Study the map you have made: its frame, marking the inside and outside of the story, its borderlines, its zone of transition. In a series of short sketches, write passages of your story that touch on those places of border-crossing or transition. What does foregrounding border thinking offer to your attention? What elements of the story come into relief at these edges? Can thinking through the border or transitional zone prompt you to discover a further population in the world of your story? Who else interacts with that border zone? Who else might appear? 

Post Script: two reading recommendations that sprung to mind as I wrote this installment.

The first is to read Gloria Anzaldúa, whose work addresses the forms of life made possible in the geographic, social, and personal borderlands between cultures, languages and identities. I recommend seeking out her last book, Light in the Dark/Luz en lo oscuro. Here’s a short essay on the lessons of Anzaldúa’s exploration of nepantla, the Nahuatl word meaning “in-between,” with excerpts from Anzaldúa and glosses on them by AnaLouise Keating, who edited Light in the Dark

I’m also thinking of the essay by the anthropologist Michael Taussig on Walter Benjamin’s death in 1941, as he attempted to cross the border between France and Spain and the memorial that marks the spot. That essay is called “Walter Benjamin’s Grave” and can found in a collection by the same name. 

Architecture of a Day (Notes on Practice)

One of the things I do with my time is facilitate writing groups, both short and ongoing seasons of writing in the presence of others through a series of cycles, which may be locally defined as writing weeks, or writing fortnights, or other durations. Usually I begin our meetings by asking each writer to report on how their practice of writing went in the last cycle. It’s seductive to meet this request for a report by reporting on the interval between what one wanted to do and what one did. I wanted to write daily but on I only wrote once, and so on. I wanted to develop this other project but instead I transcribed fragments from my notebooks. 

Maybe there is something in this metric of lack that has some use? Maybe it allows us to sidestep the question, what is this writing that I actually wrote, labels the writing as not our real writing, something less than our real writing, where “real” takes on the old romantic connotation of a glorious capital-R Real that somehow exceeds the illusory, fragmented confusion of the actual world we find ourselves in. But I am interested in perceiving the being of the writing that has actually been written, which includes a perception of its futurities, its potentialities, its realities, perhaps, but attends most closely to what it is now. 

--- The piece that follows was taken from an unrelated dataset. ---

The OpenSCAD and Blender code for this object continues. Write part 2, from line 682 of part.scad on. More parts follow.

If a writer reports on the gap between plan and actuality as a form of lack or failure, I ask them to reframe the gap. The writing that happened: how did it happen? What were you doing when you wrote? In distinction to what you thought you needed to do to get yourself writing, what did you find out you actually need? How does the perceived failure to follow the plan teach you something about the expansive conditions in which writing can get written? The interval between what we project and what we find ourselves doing can be playful, can be a conversation, rather than just a source of disappointment. 

The question comes up again and again, what actually constitutes “the writing”? 

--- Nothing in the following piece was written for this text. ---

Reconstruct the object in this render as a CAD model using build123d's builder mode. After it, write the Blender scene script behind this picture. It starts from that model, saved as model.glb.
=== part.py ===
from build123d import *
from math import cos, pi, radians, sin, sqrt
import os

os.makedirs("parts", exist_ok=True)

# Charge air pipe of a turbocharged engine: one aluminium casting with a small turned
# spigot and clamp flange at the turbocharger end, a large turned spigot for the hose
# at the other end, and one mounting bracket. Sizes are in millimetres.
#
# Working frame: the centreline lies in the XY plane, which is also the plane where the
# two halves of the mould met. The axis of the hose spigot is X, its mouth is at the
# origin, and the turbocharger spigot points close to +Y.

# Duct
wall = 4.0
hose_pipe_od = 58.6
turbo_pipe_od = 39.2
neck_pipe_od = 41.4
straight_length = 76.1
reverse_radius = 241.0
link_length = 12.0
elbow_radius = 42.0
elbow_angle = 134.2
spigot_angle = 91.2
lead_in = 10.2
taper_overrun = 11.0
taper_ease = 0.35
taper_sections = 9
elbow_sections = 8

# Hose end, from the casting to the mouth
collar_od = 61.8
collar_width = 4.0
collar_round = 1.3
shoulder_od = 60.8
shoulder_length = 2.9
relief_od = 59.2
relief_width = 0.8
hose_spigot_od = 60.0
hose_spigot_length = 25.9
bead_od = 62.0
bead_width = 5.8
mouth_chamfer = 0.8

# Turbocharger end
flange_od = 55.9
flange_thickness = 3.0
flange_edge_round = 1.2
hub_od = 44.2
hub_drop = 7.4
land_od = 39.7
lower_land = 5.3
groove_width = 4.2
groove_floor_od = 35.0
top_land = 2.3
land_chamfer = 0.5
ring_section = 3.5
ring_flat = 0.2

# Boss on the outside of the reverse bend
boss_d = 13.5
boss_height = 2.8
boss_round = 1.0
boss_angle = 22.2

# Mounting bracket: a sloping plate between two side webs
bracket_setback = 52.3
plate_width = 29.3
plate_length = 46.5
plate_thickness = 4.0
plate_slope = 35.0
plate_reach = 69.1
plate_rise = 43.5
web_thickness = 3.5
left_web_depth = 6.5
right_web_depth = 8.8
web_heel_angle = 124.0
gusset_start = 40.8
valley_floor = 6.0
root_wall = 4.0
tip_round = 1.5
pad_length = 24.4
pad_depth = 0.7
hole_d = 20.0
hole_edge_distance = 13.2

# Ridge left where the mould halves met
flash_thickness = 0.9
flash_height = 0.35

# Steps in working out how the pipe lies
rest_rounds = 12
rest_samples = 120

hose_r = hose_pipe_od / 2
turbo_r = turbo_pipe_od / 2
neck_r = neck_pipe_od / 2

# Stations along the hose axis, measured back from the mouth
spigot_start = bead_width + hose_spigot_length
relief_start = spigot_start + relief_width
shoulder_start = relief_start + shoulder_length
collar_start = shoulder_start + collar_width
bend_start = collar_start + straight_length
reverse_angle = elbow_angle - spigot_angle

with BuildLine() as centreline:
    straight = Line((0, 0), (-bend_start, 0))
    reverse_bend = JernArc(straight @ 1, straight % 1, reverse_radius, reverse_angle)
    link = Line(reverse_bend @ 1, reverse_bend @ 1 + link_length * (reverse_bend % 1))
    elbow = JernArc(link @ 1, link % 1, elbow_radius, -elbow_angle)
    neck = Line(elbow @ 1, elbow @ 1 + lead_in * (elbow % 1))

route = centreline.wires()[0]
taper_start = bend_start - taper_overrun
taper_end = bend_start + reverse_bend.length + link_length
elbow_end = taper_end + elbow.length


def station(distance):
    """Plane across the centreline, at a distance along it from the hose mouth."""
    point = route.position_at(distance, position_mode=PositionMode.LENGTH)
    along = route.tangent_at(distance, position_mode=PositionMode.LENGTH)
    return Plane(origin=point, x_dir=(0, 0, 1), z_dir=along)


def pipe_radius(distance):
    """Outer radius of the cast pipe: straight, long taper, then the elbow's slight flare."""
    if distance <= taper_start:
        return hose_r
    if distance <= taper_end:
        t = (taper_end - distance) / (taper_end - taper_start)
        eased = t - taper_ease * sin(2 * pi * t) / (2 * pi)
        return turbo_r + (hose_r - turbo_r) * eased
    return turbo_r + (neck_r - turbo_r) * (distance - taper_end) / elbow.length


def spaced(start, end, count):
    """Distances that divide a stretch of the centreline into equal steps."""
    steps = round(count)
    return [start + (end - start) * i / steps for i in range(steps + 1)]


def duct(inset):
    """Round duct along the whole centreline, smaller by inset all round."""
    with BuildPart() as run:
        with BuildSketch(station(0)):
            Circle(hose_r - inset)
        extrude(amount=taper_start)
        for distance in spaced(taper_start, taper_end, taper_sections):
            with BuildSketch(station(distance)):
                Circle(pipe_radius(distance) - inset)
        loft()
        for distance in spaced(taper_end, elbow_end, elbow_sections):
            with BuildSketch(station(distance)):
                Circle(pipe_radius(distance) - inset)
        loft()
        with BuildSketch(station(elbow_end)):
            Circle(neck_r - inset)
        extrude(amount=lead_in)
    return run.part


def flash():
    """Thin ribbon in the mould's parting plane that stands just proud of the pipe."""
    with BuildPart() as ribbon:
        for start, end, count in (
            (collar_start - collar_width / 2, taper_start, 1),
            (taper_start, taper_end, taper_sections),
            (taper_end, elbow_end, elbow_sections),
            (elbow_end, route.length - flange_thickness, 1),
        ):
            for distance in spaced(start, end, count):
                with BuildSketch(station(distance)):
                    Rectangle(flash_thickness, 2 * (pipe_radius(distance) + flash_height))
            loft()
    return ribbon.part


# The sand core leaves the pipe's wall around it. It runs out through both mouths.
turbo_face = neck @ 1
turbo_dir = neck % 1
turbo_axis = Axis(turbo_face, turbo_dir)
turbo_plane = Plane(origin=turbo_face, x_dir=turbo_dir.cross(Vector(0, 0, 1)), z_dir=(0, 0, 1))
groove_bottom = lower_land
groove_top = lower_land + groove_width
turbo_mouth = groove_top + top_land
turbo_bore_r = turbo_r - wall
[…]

The other question is: Could we play with different understandings of the architecture of a day, a week, or a month, and the way that writing or making or just being with that free creative impulse might live within that rhythm. What containers create enough containment that we feel back inside their flow when we return to them? 

Some containers are marked by time. In one group, a writer shared her practice of folding her writing day into the way the light changed. On days she wrote, she would begin in late afternoon, in daylight, without any lamps or lights on, and continue writing through dusk as her room slowly darkened. In another group, a writer chose the same window but at the other pole of the day, rising in the dark and writing until the day was full day. In another group, another writer wrote late at night before bed, freely making a mess, then re-read her night pages first thing in the morning, making morning notes toward bringing them into some kind of order. All of these practices embedded themselves in the rhythms of the day and night. They might have been productive of something, but they were also, like toothbrushing, like eating, like waking and sleeping, something that belonged to the day and not only to the writing’s future as something that might circulate among others. 

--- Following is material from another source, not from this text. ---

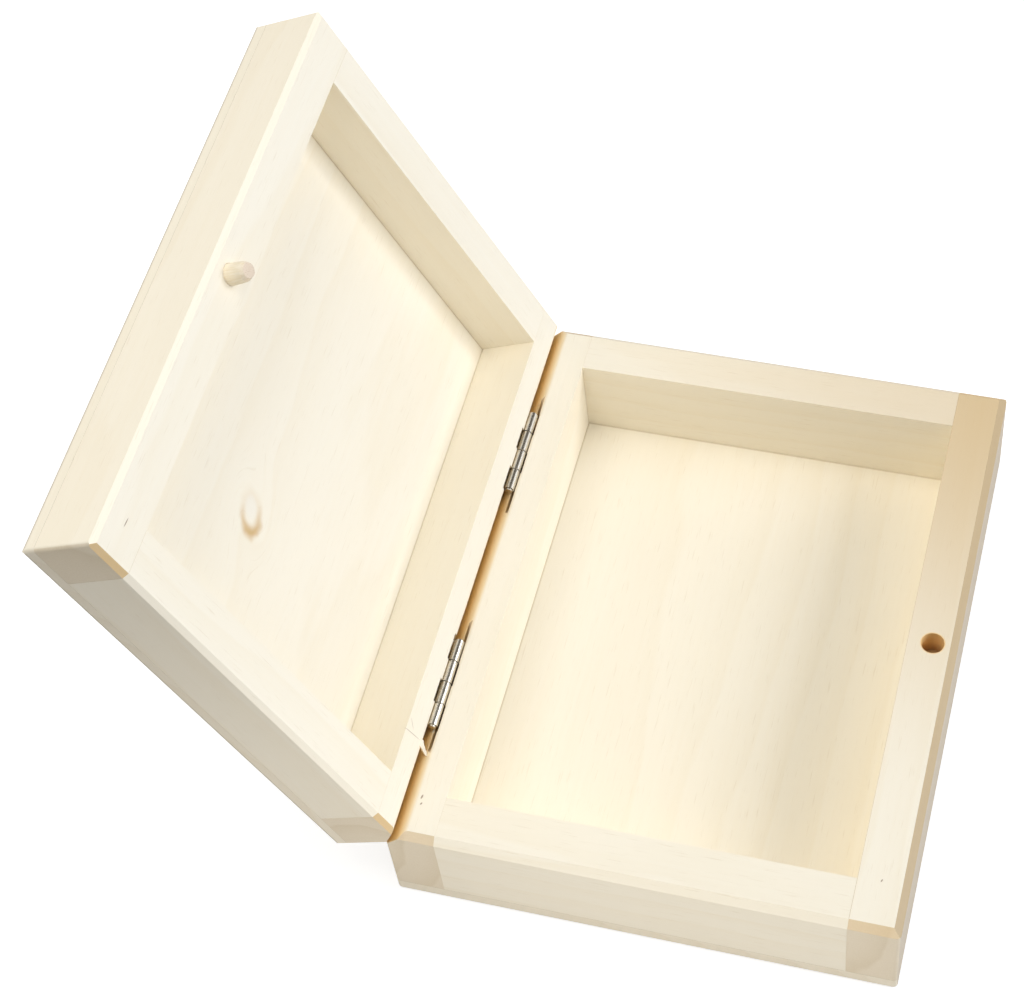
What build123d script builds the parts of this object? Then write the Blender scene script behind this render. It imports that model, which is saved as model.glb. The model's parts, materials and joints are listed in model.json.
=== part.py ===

In other groups, with other writers, different containers were found. Letting go of the ideal of dailiness, something else functions as a sustaining rhythm. Often these containers are documents combined with particular and limited tasks. One writer who is always with her phone, not only because we’re all always with our phones, it seems, but because her obligations take her away from her desk for most of her time, keeps an open note in the notes app, and adds to it whenever a small thought crystallizes in mind, and later, maybe only once in a writing cycle, carries these collected entries to her desk and transfers them to new pages, allowing herself to write into them, to reform them, to cull them, in the transfer process. Another writer kept an open document in which she collected words and images that appealed to her. Then once a week, as determined by the obligation to share pages, she looked through that collected pile of appealing things and wrote with or from it, leaving the pile at the end of the document like a combination pantry-compost. Something I am writing these days is held by its document and by a simple task. I open it up on a whim whenever I think of it, no more than once a day and often not for weeks at a time, and I add a single paragraph, either doing a fill-in-the-blanks game that amuses me and repeats as a grounding pulse throughout the ever-growing document, or picking up another thread that also carries through the pages. The limitation of the single paragraph is a pleasure for me, an inveterate spewer and piler-up of raw source material. Instead of going on and on, I fold as much pleasure-treasure into my paragraph as my whim that day holds and the paragraph can take. Then I close the document and forget about it. 

If the desire is to create writing that is alive, rather than writing that is good (thanks to Agnes Borinsky for reminding me recently of this way of renaming and so enlarging and enlivening the desire that attends the relationship we each have to our own writing), could we think of aliveness as something that is in cooperation with and maybe nourishing to our own aliveness. What does that mean for how writing occurs and is invited in the architecture of a day or week or year? Within what time cycle do we track its living energy? What numerical freedoms and mysteries are at play in its pattern of occurrence? What would its scene of communication be?